# GOAL
Begin at the line containing "return parts" in the entries below and end at the line containing "obj.matrix_world = world"; transcribe that range exactly and nothing outside it.

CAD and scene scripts
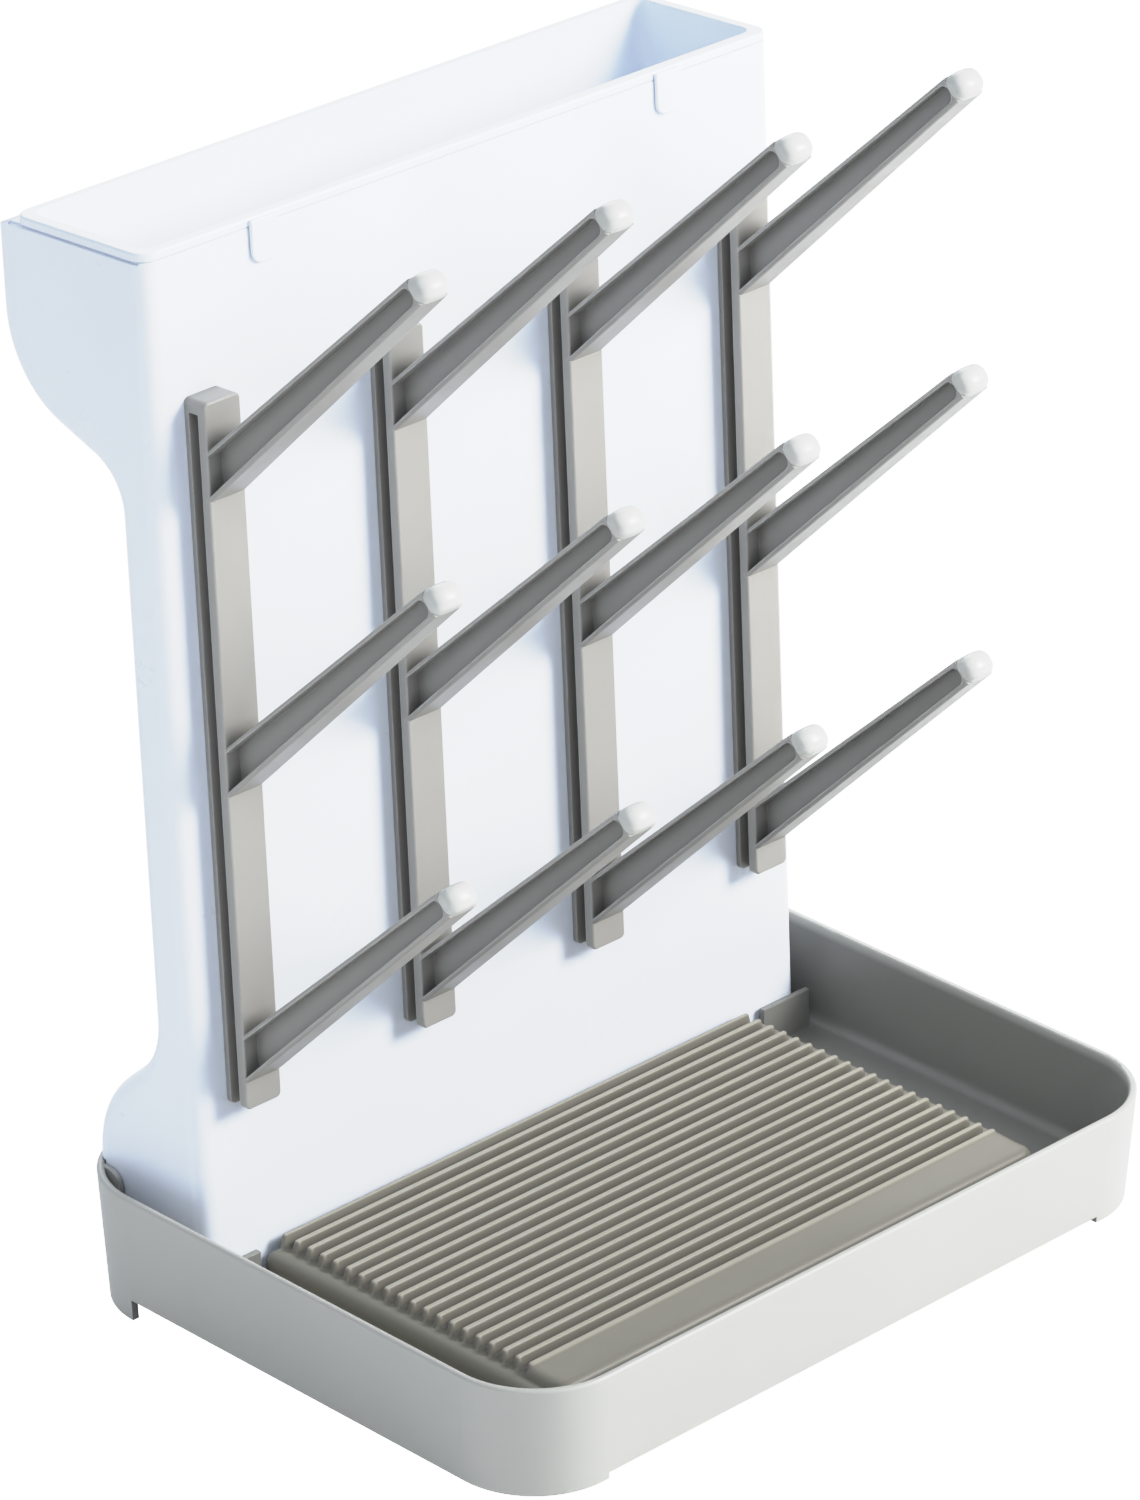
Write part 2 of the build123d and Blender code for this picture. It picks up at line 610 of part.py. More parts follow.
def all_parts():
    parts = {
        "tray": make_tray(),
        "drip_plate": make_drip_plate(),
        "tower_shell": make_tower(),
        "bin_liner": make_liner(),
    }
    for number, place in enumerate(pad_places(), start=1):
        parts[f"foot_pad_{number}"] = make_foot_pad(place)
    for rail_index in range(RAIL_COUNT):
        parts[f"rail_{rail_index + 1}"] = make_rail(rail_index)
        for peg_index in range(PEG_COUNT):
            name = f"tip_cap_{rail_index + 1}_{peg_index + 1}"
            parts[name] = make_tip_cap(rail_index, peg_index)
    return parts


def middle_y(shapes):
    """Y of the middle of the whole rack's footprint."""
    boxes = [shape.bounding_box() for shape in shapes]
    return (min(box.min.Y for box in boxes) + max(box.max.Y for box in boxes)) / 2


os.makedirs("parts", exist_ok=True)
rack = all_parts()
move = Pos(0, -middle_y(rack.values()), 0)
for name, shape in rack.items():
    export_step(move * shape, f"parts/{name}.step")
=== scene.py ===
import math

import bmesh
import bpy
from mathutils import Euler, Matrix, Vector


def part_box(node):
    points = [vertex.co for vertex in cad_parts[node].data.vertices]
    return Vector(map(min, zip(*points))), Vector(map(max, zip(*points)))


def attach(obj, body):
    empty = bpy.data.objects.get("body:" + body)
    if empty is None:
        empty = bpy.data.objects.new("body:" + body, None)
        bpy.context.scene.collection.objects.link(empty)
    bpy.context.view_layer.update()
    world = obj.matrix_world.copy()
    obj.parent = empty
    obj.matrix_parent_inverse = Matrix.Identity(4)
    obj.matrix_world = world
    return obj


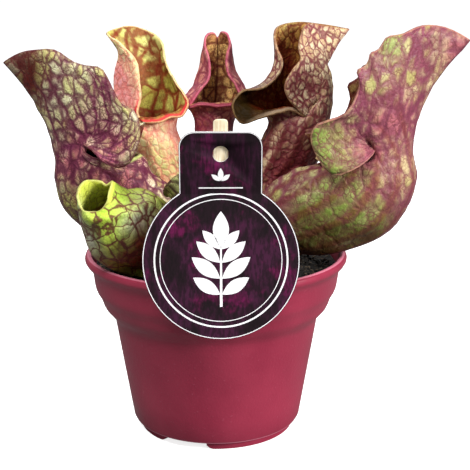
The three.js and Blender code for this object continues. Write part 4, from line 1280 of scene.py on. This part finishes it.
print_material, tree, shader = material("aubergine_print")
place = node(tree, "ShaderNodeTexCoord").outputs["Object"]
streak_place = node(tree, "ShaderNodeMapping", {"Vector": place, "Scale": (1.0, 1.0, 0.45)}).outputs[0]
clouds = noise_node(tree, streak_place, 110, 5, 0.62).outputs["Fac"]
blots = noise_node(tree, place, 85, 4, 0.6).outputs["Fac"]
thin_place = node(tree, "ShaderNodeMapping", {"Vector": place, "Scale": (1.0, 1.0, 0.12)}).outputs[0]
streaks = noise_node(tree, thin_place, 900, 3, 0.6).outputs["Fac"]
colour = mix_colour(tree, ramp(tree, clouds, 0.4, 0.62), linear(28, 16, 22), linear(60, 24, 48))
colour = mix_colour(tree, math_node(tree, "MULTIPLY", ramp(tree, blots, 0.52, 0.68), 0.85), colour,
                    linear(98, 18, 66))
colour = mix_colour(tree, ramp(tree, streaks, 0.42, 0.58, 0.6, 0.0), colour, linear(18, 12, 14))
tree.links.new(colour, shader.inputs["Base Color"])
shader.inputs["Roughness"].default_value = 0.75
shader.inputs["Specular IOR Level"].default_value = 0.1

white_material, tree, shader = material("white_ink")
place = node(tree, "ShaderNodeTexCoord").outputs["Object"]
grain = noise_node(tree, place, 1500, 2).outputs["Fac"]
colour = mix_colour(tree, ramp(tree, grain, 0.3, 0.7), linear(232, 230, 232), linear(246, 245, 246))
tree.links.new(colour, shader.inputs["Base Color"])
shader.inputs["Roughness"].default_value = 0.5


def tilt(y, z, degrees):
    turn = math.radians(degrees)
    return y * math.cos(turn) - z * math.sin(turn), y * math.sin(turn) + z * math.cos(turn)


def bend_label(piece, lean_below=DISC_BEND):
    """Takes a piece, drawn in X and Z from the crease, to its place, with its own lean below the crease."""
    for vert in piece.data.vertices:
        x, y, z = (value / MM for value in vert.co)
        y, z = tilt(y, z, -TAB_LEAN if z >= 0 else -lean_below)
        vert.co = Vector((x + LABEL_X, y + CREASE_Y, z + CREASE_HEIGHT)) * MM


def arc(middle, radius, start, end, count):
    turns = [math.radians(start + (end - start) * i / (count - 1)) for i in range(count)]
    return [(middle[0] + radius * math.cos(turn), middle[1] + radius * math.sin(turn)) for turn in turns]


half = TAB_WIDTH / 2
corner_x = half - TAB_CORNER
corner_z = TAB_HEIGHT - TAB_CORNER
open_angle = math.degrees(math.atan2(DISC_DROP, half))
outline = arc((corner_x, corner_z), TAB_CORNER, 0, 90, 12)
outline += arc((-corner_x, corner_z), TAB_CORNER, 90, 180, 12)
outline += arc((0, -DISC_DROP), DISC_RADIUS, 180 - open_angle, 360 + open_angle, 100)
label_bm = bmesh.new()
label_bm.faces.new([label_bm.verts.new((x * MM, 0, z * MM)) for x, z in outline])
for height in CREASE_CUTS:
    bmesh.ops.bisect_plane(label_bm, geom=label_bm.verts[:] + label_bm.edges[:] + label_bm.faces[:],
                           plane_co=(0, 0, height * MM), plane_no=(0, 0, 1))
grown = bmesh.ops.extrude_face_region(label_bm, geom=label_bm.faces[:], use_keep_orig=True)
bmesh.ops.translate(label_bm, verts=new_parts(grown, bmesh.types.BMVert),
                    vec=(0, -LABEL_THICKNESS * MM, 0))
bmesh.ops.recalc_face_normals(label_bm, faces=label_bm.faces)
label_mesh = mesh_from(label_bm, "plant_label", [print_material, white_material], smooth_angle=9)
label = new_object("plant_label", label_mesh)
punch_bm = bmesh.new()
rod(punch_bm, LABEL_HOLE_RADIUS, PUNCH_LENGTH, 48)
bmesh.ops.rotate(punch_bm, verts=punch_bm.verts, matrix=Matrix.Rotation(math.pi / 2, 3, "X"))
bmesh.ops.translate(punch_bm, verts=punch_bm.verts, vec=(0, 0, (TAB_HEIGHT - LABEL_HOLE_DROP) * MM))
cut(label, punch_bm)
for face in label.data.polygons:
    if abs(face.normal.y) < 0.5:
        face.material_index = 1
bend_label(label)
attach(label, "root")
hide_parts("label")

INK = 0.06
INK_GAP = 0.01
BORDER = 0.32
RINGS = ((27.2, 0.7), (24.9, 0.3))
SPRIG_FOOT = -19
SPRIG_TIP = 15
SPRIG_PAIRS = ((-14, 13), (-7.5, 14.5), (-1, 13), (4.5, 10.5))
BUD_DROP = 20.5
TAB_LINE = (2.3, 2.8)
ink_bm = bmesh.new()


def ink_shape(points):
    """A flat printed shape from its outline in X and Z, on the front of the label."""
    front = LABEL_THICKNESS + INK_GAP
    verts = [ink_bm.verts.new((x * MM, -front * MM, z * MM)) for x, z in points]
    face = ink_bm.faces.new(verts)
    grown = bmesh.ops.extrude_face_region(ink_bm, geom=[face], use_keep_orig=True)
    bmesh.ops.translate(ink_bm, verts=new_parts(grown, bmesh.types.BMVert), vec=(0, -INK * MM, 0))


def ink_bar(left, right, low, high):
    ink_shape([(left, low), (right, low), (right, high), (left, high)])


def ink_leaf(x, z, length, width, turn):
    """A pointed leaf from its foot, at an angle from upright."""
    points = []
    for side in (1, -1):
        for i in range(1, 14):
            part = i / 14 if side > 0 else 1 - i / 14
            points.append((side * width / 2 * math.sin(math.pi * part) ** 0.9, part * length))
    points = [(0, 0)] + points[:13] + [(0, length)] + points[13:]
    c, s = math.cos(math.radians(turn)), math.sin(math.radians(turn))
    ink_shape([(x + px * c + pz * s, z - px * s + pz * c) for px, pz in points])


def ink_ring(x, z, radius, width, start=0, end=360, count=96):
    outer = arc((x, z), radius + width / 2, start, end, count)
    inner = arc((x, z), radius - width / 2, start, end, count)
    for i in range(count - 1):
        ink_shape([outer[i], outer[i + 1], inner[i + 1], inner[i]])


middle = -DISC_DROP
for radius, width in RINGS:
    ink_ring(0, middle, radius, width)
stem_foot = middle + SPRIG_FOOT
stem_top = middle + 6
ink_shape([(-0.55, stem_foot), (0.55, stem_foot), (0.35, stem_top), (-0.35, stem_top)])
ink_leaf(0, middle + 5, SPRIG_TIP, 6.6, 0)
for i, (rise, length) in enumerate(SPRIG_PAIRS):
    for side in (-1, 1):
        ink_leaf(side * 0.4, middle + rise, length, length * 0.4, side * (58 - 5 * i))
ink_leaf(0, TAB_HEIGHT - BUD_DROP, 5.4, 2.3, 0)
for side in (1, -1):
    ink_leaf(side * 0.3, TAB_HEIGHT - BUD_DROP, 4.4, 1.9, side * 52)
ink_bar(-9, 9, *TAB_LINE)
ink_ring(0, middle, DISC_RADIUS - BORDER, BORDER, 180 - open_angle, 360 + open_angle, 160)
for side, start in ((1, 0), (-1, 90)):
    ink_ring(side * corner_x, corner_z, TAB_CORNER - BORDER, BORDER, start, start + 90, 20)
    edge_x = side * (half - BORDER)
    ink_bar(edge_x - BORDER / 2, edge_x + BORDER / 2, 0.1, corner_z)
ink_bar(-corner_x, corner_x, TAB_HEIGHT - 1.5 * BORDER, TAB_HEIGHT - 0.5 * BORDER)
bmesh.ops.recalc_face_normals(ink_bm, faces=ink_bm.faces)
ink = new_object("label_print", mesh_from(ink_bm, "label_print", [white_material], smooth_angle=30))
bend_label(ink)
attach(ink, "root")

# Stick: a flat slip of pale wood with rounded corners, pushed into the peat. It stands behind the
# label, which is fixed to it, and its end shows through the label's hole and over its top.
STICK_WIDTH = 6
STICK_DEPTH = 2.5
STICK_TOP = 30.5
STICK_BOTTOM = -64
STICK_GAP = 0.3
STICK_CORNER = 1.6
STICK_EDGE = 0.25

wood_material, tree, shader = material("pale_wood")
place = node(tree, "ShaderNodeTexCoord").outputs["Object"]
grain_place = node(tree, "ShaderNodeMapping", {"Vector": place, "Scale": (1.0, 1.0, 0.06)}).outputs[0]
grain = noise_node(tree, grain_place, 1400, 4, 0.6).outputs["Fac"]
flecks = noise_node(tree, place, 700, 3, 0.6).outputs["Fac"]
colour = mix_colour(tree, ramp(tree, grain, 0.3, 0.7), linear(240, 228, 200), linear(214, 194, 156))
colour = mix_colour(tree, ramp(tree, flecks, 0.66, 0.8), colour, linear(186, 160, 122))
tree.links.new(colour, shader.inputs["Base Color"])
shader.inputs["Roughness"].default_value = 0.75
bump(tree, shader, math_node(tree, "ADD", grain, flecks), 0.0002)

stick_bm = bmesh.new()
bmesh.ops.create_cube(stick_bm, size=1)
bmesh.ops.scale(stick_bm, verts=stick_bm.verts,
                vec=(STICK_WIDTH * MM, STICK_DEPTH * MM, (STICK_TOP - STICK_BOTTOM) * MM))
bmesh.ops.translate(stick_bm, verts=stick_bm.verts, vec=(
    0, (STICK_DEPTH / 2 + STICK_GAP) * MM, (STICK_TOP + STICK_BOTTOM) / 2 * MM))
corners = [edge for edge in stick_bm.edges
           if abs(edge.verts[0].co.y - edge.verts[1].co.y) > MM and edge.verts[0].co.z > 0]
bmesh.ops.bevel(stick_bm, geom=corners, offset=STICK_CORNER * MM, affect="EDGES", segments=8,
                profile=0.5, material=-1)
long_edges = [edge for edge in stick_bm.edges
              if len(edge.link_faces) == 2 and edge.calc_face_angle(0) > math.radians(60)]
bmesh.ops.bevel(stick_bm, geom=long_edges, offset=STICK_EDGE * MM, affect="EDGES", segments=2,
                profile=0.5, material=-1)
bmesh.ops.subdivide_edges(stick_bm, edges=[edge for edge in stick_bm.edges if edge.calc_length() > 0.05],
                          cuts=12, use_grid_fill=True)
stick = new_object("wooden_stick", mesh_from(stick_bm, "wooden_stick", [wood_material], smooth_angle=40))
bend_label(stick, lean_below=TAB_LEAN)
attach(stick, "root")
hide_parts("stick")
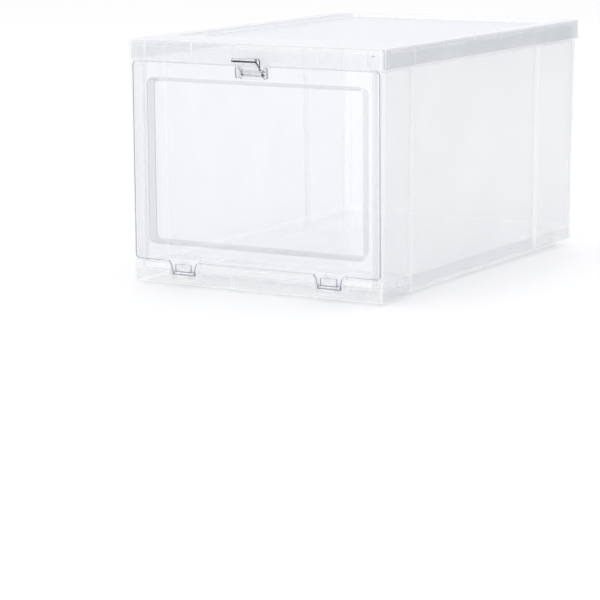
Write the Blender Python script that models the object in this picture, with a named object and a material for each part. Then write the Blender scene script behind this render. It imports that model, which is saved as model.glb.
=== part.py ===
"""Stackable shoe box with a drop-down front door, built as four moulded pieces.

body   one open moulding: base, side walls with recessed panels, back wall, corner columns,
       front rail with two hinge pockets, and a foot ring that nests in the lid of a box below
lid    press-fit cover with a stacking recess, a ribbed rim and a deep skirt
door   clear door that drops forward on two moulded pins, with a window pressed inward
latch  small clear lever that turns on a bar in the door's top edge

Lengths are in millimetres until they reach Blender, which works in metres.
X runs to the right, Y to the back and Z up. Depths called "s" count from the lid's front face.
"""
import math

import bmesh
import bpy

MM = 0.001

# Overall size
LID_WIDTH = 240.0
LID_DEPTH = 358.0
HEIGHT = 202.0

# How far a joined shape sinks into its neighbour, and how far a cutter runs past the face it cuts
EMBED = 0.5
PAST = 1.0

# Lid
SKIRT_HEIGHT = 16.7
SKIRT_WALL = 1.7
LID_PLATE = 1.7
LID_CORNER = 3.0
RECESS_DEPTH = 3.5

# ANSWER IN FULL
    return parts


def middle_y(shapes):
    """Y of the middle of the whole rack's footprint."""
    boxes = [shape.bounding_box() for shape in shapes]
    return (min(box.min.Y for box in boxes) + max(box.max.Y for box in boxes)) / 2


os.makedirs("parts", exist_ok=True)
rack = all_parts()
move = Pos(0, -middle_y(rack.values()), 0)
for name, shape in rack.items():
    export_step(move * shape, f"parts/{name}.step")
=== scene.py ===
import math

import bmesh
import bpy
from mathutils import Euler, Matrix, Vector


def part_box(node):
    points = [vertex.co for vertex in cad_parts[node].data.vertices]
    return Vector(map(min, zip(*points))), Vector(map(max, zip(*points)))


def attach(obj, body):
    empty = bpy.data.objects.get("body:" + body)
    if empty is None:
        empty = bpy.data.objects.new("body:" + body, None)
        bpy.context.scene.collection.objects.link(empty)
    bpy.context.view_layer.update()
    world = obj.matrix_world.copy()
    obj.parent = empty
    obj.matrix_parent_inverse = Matrix.Identity(4)
    obj.matrix_world = world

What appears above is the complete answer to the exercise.